I think, like a lot of people I know, I desire to be understood and accepted. It wasn’t until I stopped living in my storm that I was able to see and accept these other parts of myself. I didn’t know they existed, but they made perfect sense once I saw it. In fact, knowing these parts of myself has actually allowed me to feel more understood and accepted than I have ever felt.


It’s a two way process because I have to acknowledge and understand the difference in me, but I have no other choice than to advocate for myself and strategically go about most things. Sometimes this looks like explaining to people in advance that I am on the spectrum. And I would have never imagined that just telling people this could make communication easier.


It freed people from something they’d been carrying around about me, and it freed me from feeling trapped. I guess that means most people understand what being on the spectrum means, and that’s phenomenal. Because all it really means is that you are correct. I am different. I am unusual. And that’s okay, because it’s explainable, and I can work with it.
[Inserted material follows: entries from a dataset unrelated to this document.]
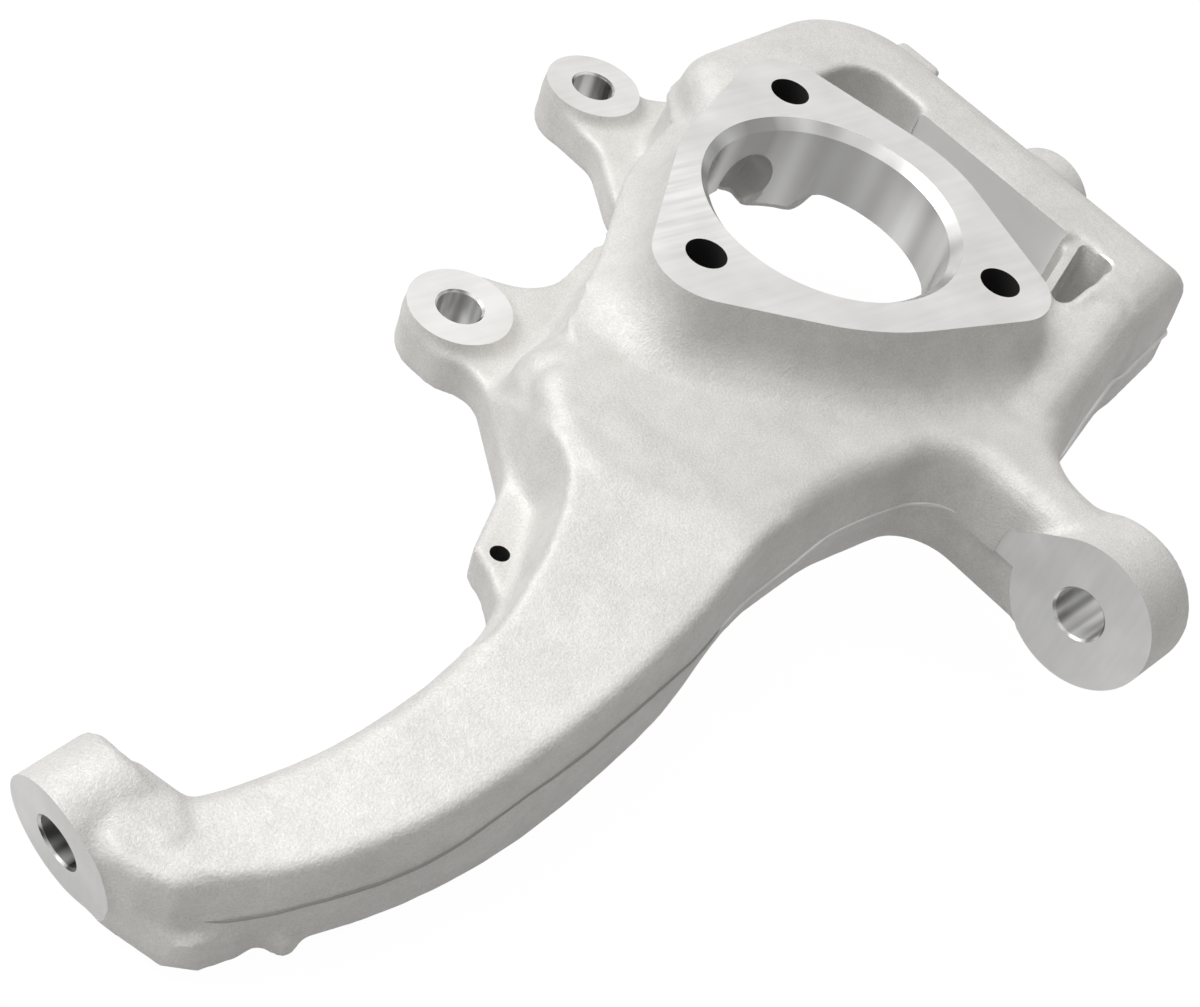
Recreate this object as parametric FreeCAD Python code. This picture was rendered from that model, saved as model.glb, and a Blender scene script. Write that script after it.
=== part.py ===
import FreeCAD, Part
import math
import os

V = FreeCAD.Vector

# driving sizes, mm; origin on the hub axis at the machined hub face
# Z runs out along the hub axis, X towards the upper ball joint, Y towards the tie rod boss.

# hub flange
hub_bore_radius = 44.5
hub_lead_in = 3.5
hub_pcd = 126.0
hub_hole_radius = 7.3
hub_hole_start = -3.3
flange_corner_radius = 19.0
arm_corner_radius = 21.0
arm_corner_shift = 3.0
flange_edge = 4.0
flange_bulges = (11.0, 12.5, 6.0)
flange_side_radii = (100.0, 60.0, 60.0)
hub_ring_depth = 28.0
hole_boss_radius = 26.0
hole_boss_depth = 40.5
sensor_slot_angle = -104.0
sensor_slot_radius = 12.0
sensor_slot_z = -26.0

# levels of the casting
parting = -50.0
body_top = -24.0
body_bottom = -72.0
block_top = -6.0
block_bottom = -58.0

wall_draft = 2.0
round_steps = 4
body_round = 9.0
base_round = 6.0
block_round = 14.0
skirt_round = 19.0

# tower under the hub flange
tower_foot = -25.5
tower_reach = 25.0

# outer walls of the lower end
end_x = -124.2
side_y = -98.0
tab_proud = 3.5
tab_top = -13.0

# leaning top that joins the lower end to the neck
lower_reach = 136.0
saddle_x = -84.0
saddle_z = -5.0
saddle_lean = 14.5
saddle_round = 13.0

# slope beside the upper ear
slope_x = (98.0, 149.0)
slope_low_y = -21.0
slope_high_y = 14.0

# caliper ears
ear_reach = 126.0
ear_angles = (-99.0, -25.6)
ear_hole_radius = 7.8
ear_pad_radius = 18.5
ear_outer_radius = 18.8
ear_face = -46.0
ear_plate_top = -51.0
ear_plate_bottom = -67.0

# tie rod boss, axis along X
tie_y = 154.7
tie_z = -47.0
tie_face = 19.0
tie_length = 25.0
tie_mill = 36.0
neck_proud = 1.5
tie_radius = 27.5
tie_hole_radius = 9.3

# upper ball joint boss, tilted with the steering axis
top_x = 329.4
top_y = 29.8
top_z = -86.0
steer_tilt = 9.0
top_boss_radius = 22.0
top_boss_length = 24.0
top_hole_radius = 8.6

# lower ball joint boss, axis along X
low_y = 16.0
low_z = -31.0
low_end = -130.0
low_boss_radius = 20.0
low_hole_radius = 10.5

# window between the hub flange and the lower ball joint, and the machined seat in its outer wall
window_outer_x = -90.0
window_inner_x = -57.0
window_y = (-59.0, 70.0)
seat_x = -86.0
seat_y = (-26.0, 48.0)
rib_thickness = 3.5

# sensor lead hole in the ledge beside the arm
ledge_hole_x = 173.0
ledge_hole_y = 32.5
ledge_hole_radius = 3.3

# swan neck arm; each station: share of the way from the root to the top boss, y of the centre line,
# heading, half width, rise and drop from the parting line
arm_root_x = 98.0
arm_slope = 8.5
arm_slope_start = 90.0
arm_top_round = 9.0
arm_bottom_round = 7.0
arm_draft = 1.2
arm_steps = 2
arm_stations = [
    (0.0, 42.0, 0.0, 43.0, 26.0, 19.0),
    (0.0864, 45.0, 4.0, 42.0, 30.5, 21.0),
    (0.1556, 50.0, 8.0, 40.5, 32.0, 23.5),
    (0.2463, 61.0, 12.0, 35.0, 31.5, 27.0),
    (0.3587, 72.5, 10.0, 27.0, 28.5, 28.0),
    (0.4926, 78.3, 4.0, 22.6, 26.0, 29.0),
    (0.6136, 78.3, -3.0, 21.4, 23.0, 26.0),
    (0.7239, 74.6, -13.0, 20.4, 20.5, 23.5),
    (0.8254, 66.8, -27.0, 19.4, 18.5, 22.0),
    (0.9054, top_y + 25.7, -47.0, 16.6, 17.5, 21.0),
    (0.9421, top_y + 10.2, -76.0, 12.8, 17.5, 20.5),
    (0.9443, top_y - 2.8, -90.0, 12.0, 17.5, 20.5),
]


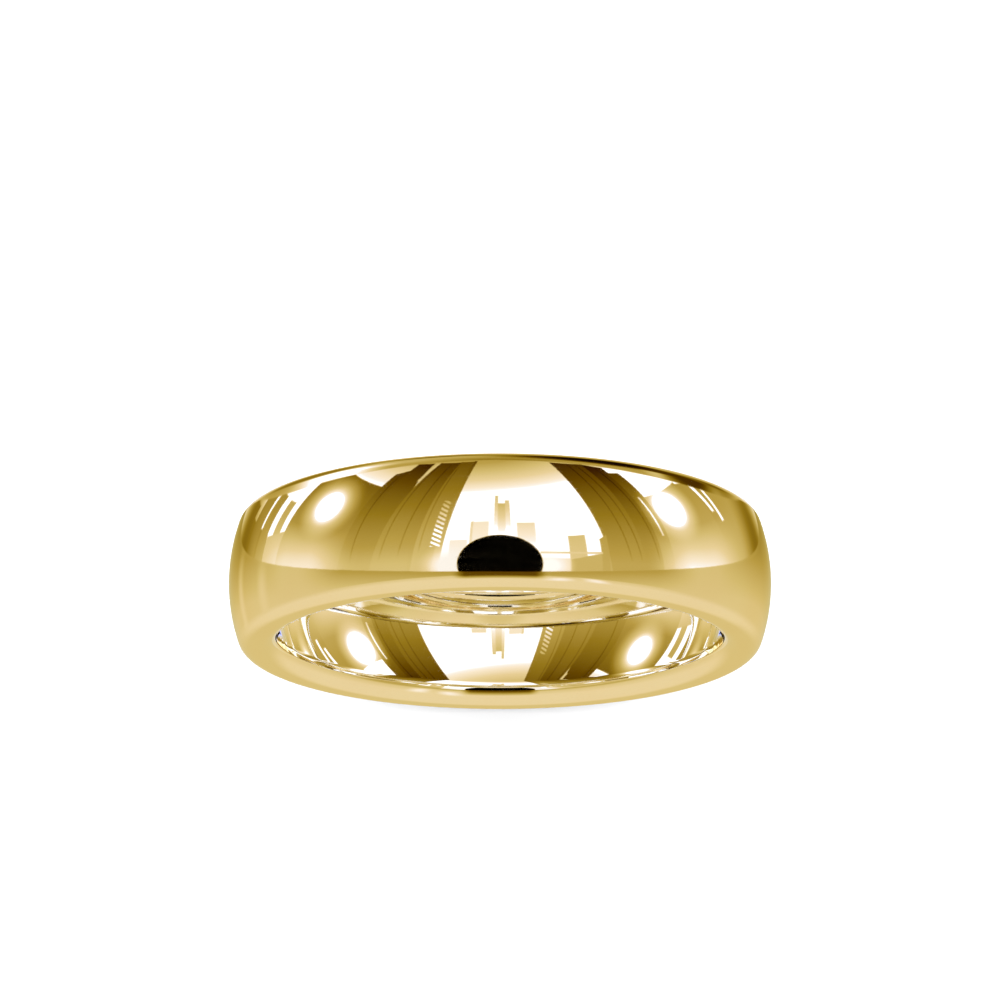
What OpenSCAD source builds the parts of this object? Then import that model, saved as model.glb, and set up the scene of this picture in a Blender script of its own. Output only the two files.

I can learn and grow how to communicate with people who inherently know things that I don’t, because now people can teach me. It’s true I came to earth missing some parts, but once that was identified I could do something different. And that difference was to embrace who I am and share it with others.



Why it matters


Over the past few days I now see I was caught in a wave, and I couldn't see it. I’m so grateful that so many people reached out to me because it was only then that I could see it.


A couple things are different today. Our family is trying a new arrangement where the kids don’t move homes during the school week throughout the semester. It makes perfect sense for them to be in only one household with two adults and extended family always around to help. With me, they get just me. And the dog and the cat!


Another major change is that the anger I carried from the storm died down. Honestly, I don’t know what to do with myself sometimes because I find the lack of anger strange. It is especially notable to me in my eyes, my expressions. Now here again I should have known that sadness lurks under anger, but I didn’t see this coming either.


After a nice long while of calm with none of that anger, it appears that I’m in a bit of a sad wave. I’m not used to sadness. I was familiar with anger, and although I hated having so much of it, at least I knew what it was. Sadness is another thing altogether, and living in it is new and very uncomfortable for me.


I should say living through it. After many phone calls and conversations I got it. I have a lot of sadness to process now. And that’s okay too. Especially now that I see it.


So what happened with all the posts?


Well, in my best spectrum performances I go on without notice or context. The people closest to me know that and understand that. It has come to my attention that they are the only ones, especially in this context, who understand that. Big whoops!


When I decided to use social media to journal my process, I did so without explanation. And because they are public platforms, other people may or may not come across my journals, and now I see clearly how confusing it can all seem to everyone.


I chose to be public with my journal for two reasons. Number one, I would have LOVED to have had access to anyone who had personal experience with trauma work who is also on the spectrum while I was going through it. I also believe I would have benefited from just knowing that other people like me existed.


And secondly, I knew it would be the best way to hold myself accountable for my words and actions knowing that I always mean well, but have to work hard to be more relatable and digestible.


So, I’m sorry I alarmed people, but I’m glad I did too, because I didn’t know how sad I was and that I needed some people in my life to talk to. And this is why I do this publicly. Because I know it’s hard to spot. I know it’s hard to talk about. I know it’s hard to exist sometimes. And as I say to my closest and dearest, I’m already always embarrassing myself, why not do it publicly if it could help even just one other person know they aren’t alone in their struggle.